**Work required**
It is required that all of the data be written out exactly.

+ + +

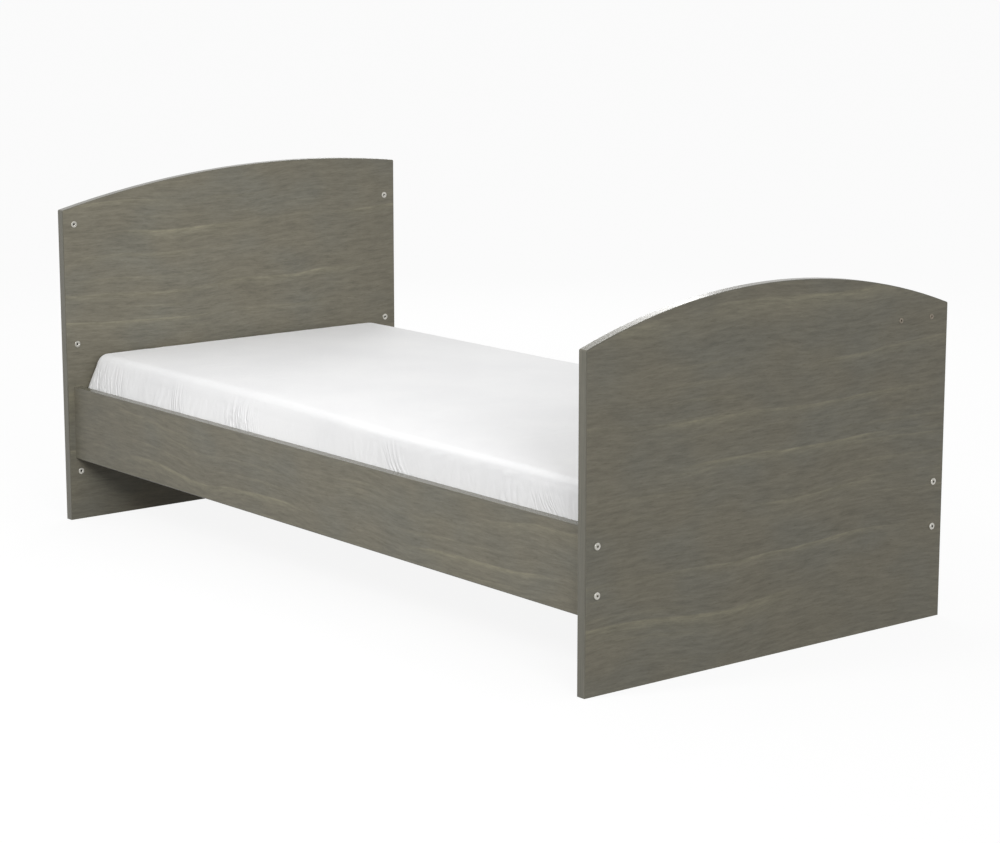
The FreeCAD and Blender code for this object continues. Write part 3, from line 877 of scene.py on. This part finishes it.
def addFittedSheet():
    points, normals, unrolled, quads = padSurface(padFacts, 0.0, fittedFacts["cells"], True)
    relief, slack, hold = sheetRelief(unrolled, points, fittedFacts, padFacts)
    lean = leanIn(points, padFacts)
    points[:, 2] += crownRise(points, padFacts)
    points = points + normals * relief[:, None] + lean
    piece = buildMesh("fitted_cotton_sheet", points, quads, unrolled, sheetFinish("whiteCotton", sheetFacts, padFacts),
                      {"slack": slack, "hold": hold})
    carried = [readCarried(piece, name) for name in ("slack", "hold")]
    settleSheet(piece, *carried, fittedFacts)
    addModifier(piece, "cloth thickness", "SOLIDIFY", thickness=fittedFacts["cloth"], offset=-1.0)
    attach(piece, "mattress")
    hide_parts("fitted_sheet")
    return piece


# the elastic in the sheet's edge: a flat oval, gathered in small waves

hemFacts = {"wide": 0.0078, "thick": 0.0011, "gather": 0.0008, "pitch": 0.011, "around": 10, "cells": (640, 240, 34)}


def addHem():
    low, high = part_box("sheet_elastic")
    reach = padFacts["tuck"]
    corner = padFacts["corner"]
    centres, outward = walkRound(padFacts["length"] - 2 * reach, padFacts["width"] - 2 * reach, corner, hemFacts["cells"])
    middle = centres + outward * (corner - hemFacts["wide"] / 2)
    along = np.concatenate([[0], np.cumsum(np.linalg.norm(np.diff(middle, axis=0), axis=1))])
    waves = round((along[-1]) / hemFacts["pitch"])
    wave = np.sin(np.arange(len(along)) / len(along) * 2 * math.pi * waves)
    turn = np.linspace(0, 2 * math.pi, hemFacts["around"], endpoint=False)
    sideways = (hemFacts["wide"] / 2 - 0.0006) * np.cos(turn)[None] + hemFacts["gather"] * wave[:, None]
    upward = hemFacts["thick"] / 2 * np.sin(turn)[None] * (1 + 0.12 * wave[:, None])
    plan = middle[:, None] + outward[:, None] * sideways[:, :, None]
    points = np.concatenate([plan, ((low.z + high.z) / 2 + 0.0002 + upward)[:, :, None]], axis=2)
    unrolled = np.stack([np.broadcast_to(along[:, None], upward.shape), np.broadcast_to(turn[None] * 0.003, upward.shape)], axis=-1)
    rows, columns = upward.shape
    index = np.arange(rows * columns).reshape(rows, columns)
    following, beside = np.roll(index, -1, axis=0), np.roll(index, -1, axis=1)
    quads = np.stack([index, beside, np.roll(following, -1, axis=1), following], axis=-1).reshape(-1, 4)
    piece = buildMesh("gathered_elastic", points.reshape(-1, 3), quads, unrolled.reshape(-1, 2), tapeFinish("elasticTape", tapeFacts["elastic"]))
    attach(piece, "mattress")
    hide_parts("sheet_elastic")
    return piece


fittedSheet = addFittedSheet()
hem = addHem()
print("fitted sheet and its elastic made")


# ribbons under the slats

ribbonFacts = {"sag": 0.0012, "around": 12, "step": 0.004}


def addRibbon(side):
    # a flat oval section carried along the slats; it sags where nothing is above it
    low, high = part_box("slat_ribbon_" + side)
    stations = int((high.x - low.x) / ribbonFacts["step"])
    x = np.linspace(low.x, high.x, stations)
    phase = ((x - slatLow[0].x) / slatPitch) % 1.0
    wide = (slatLow[1].x - slatLow[0].x) / slatPitch
    gap = np.clip((phase - wide) / (1 - wide), 0, 1)
    drop = ribbonFacts["sag"] * np.sin(gap * math.pi) ** 2
    turn = np.linspace(0, 2 * math.pi, ribbonFacts["around"], endpoint=False)
    across = (high.y - low.y) / 2 * np.sign(np.cos(turn)) * np.abs(np.cos(turn)) ** 0.35
    upward = (high.z - low.z) / 2 * np.sign(np.sin(turn)) * np.abs(np.sin(turn)) ** 0.6
    grid = np.stack(np.broadcast_arrays(x[:, None], (low.y + high.y) / 2 + across[None],
                                        ((low.z + high.z) / 2 - drop)[:, None] + upward[None]), axis=-1)
    unrolled = np.stack(np.broadcast_arrays(x[:, None], across[None]), axis=-1)
    quads = gridQuads(*grid.shape[:2], 0, True).tolist()
    ends = [list(range(ribbonFacts["around"])), list(range(grid.size // 3 - ribbonFacts["around"], grid.size // 3))]
    mesh = bpy.data.meshes.new("webbing_" + side)
    mesh.from_pydata(grid.reshape(-1, 3).tolist(), [], quads + ends)
    layer = mesh.uv_layers.new(name="unrolled")
    loops = np.empty(len(mesh.loops), int)
    mesh.loops.foreach_get("vertex_index", loops)
    layer.data.foreach_set("uv", unrolled.reshape(-1, 2)[loops].ravel())
    shell = bmesh.new()
    shell.from_mesh(mesh)
    bmesh.ops.recalc_face_normals(shell, faces=shell.faces)
    shell.to_mesh(mesh)
    shell.free()
    mesh.shade_smooth()
    mesh.materials.append(tapeFinish("webbingTape_" + side, tapeFacts["webbing"]))
    piece = bpy.data.objects.new("webbing_" + side, mesh)
    bpy.context.scene.collection.objects.link(piece)
    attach(piece, "frame")
    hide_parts("slat_ribbon_" + side)


for side in ("left", "right"):
    addRibbon(side)
print("ribbons made")

print("sizes written")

+ + +

**The result**
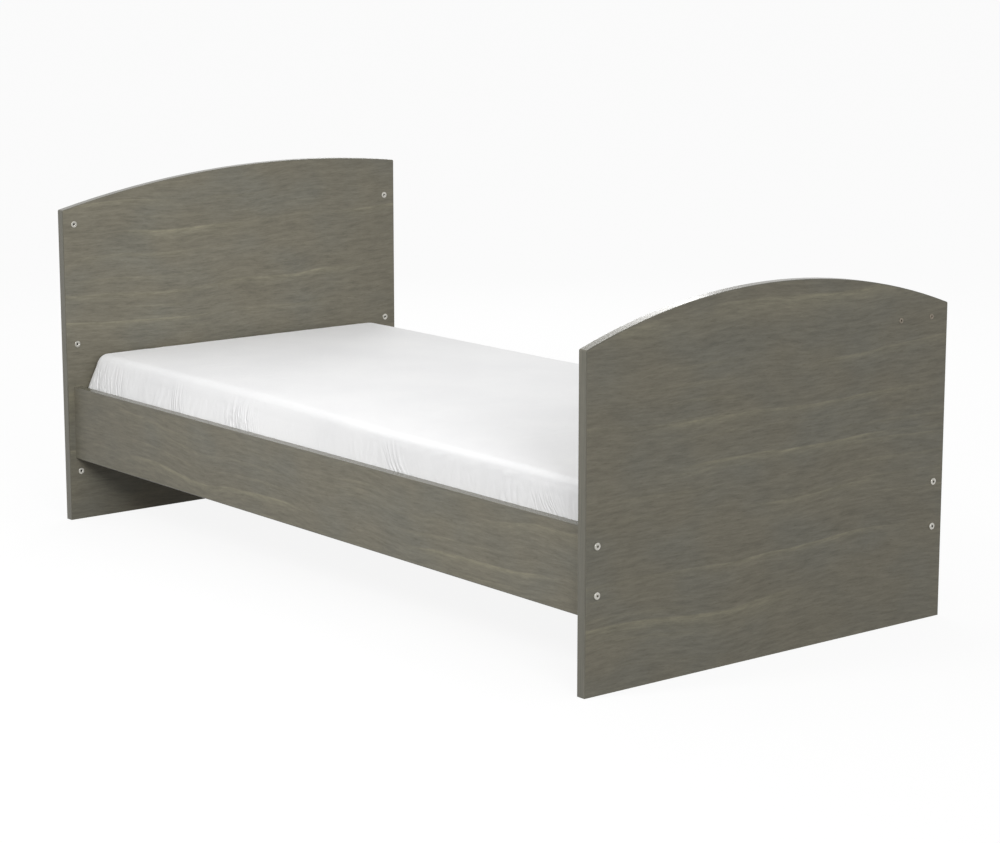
The FreeCAD and Blender code for this object continues. Write part 3, from line 877 of scene.py on. This part finishes it.
def addFittedSheet():
    points, normals, unrolled, quads = padSurface(padFacts, 0.0, fittedFacts["cells"], True)
    relief, slack, hold = sheetRelief(unrolled, points, fittedFacts, padFacts)
    lean = leanIn(points, padFacts)
    points[:, 2] += crownRise(points, padFacts)
    points = points + normals * relief[:, None] + lean
    piece = buildMesh("fitted_cotton_sheet", points, quads, unrolled, sheetFinish("whiteCotton", sheetFacts, padFacts),
                      {"slack": slack, "hold": hold})
    carried = [readCarried(piece, name) for name in ("slack", "hold")]
    settleSheet(piece, *carried, fittedFacts)
    addModifier(piece, "cloth thickness", "SOLIDIFY", thickness=fittedFacts["cloth"], offset=-1.0)
    attach(piece, "mattress")
    hide_parts("fitted_sheet")
    return piece


# the elastic in the sheet's edge: a flat oval, gathered in small waves

hemFacts = {"wide": 0.0078, "thick": 0.0011, "gather": 0.0008, "pitch": 0.011, "around": 10, "cells": (640, 240, 34)}


def addHem():
    low, high = part_box("sheet_elastic")
    reach = padFacts["tuck"]
    corner = padFacts["corner"]
    centres, outward = walkRound(padFacts["length"] - 2 * reach, padFacts["width"] - 2 * reach, corner, hemFacts["cells"])
    middle = centres + outward * (corner - hemFacts["wide"] / 2)
    along = np.concatenate([[0], np.cumsum(np.linalg.norm(np.diff(middle, axis=0), axis=1))])
    waves = round((along[-1]) / hemFacts["pitch"])
    wave = np.sin(np.arange(len(along)) / len(along) * 2 * math.pi * waves)
    turn = np.linspace(0, 2 * math.pi, hemFacts["around"], endpoint=False)
    sideways = (hemFacts["wide"] / 2 - 0.0006) * np.cos(turn)[None] + hemFacts["gather"] * wave[:, None]
    upward = hemFacts["thick"] / 2 * np.sin(turn)[None] * (1 + 0.12 * wave[:, None])
    plan = middle[:, None] + outward[:, None] * sideways[:, :, None]
    points = np.concatenate([plan, ((low.z + high.z) / 2 + 0.0002 + upward)[:, :, None]], axis=2)
    unrolled = np.stack([np.broadcast_to(along[:, None], upward.shape), np.broadcast_to(turn[None] * 0.003, upward.shape)], axis=-1)
    rows, columns = upward.shape
    index = np.arange(rows * columns).reshape(rows, columns)
    following, beside = np.roll(index, -1, axis=0), np.roll(index, -1, axis=1)
    quads = np.stack([index, beside, np.roll(following, -1, axis=1), following], axis=-1).reshape(-1, 4)
    piece = buildMesh("gathered_elastic", points.reshape(-1, 3), quads, unrolled.reshape(-1, 2), tapeFinish("elasticTape", tapeFacts["elastic"]))
    attach(piece, "mattress")
    hide_parts("sheet_elastic")
    return piece


fittedSheet = addFittedSheet()
hem = addHem()
print("fitted sheet and its elastic made")


# ribbons under the slats

ribbonFacts = {"sag": 0.0012, "around": 12, "step": 0.004}


def addRibbon(side):
    # a flat oval section carried along the slats; it sags where nothing is above it
    low, high = part_box("slat_ribbon_" + side)
    stations = int((high.x - low.x) / ribbonFacts["step"])
    x = np.linspace(low.x, high.x, stations)
    phase = ((x - slatLow[0].x) / slatPitch) % 1.0
    wide = (slatLow[1].x - slatLow[0].x) / slatPitch
    gap = np.clip((phase - wide) / (1 - wide), 0, 1)
    drop = ribbonFacts["sag"] * np.sin(gap * math.pi) ** 2
    turn = np.linspace(0, 2 * math.pi, ribbonFacts["around"], endpoint=False)
    across = (high.y - low.y) / 2 * np.sign(np.cos(turn)) * np.abs(np.cos(turn)) ** 0.35
    upward = (high.z - low.z) / 2 * np.sign(np.sin(turn)) * np.abs(np.sin(turn)) ** 0.6
    grid = np.stack(np.broadcast_arrays(x[:, None], (low.y + high.y) / 2 + across[None],
                                        ((low.z + high.z) / 2 - drop)[:, None] + upward[None]), axis=-1)
    unrolled = np.stack(np.broadcast_arrays(x[:, None], across[None]), axis=-1)
    quads = gridQuads(*grid.shape[:2], 0, True).tolist()
    ends = [list(range(ribbonFacts["around"])), list(range(grid.size // 3 - ribbonFacts["around"], grid.size // 3))]
    mesh = bpy.data.meshes.new("webbing_" + side)
    mesh.from_pydata(grid.reshape(-1, 3).tolist(), [], quads + ends)
    layer = mesh.uv_layers.new(name="unrolled")
    loops = np.empty(len(mesh.loops), int)
    mesh.loops.foreach_get("vertex_index", loops)
    layer.data.foreach_set("uv", unrolled.reshape(-1, 2)[loops].ravel())
    shell = bmesh.new()
    shell.from_mesh(mesh)
    bmesh.ops.recalc_face_normals(shell, faces=shell.faces)
    shell.to_mesh(mesh)
    shell.free()
    mesh.shade_smooth()
    mesh.materials.append(tapeFinish("webbingTape_" + side, tapeFacts["webbing"]))
    piece = bpy.data.objects.new("webbing_" + side, mesh)
    bpy.context.scene.collection.objects.link(piece)
    attach(piece, "frame")
    hide_parts("slat_ribbon_" + side)


for side in ("left", "right"):
    addRibbon(side)
print("ribbons made")

print("sizes written")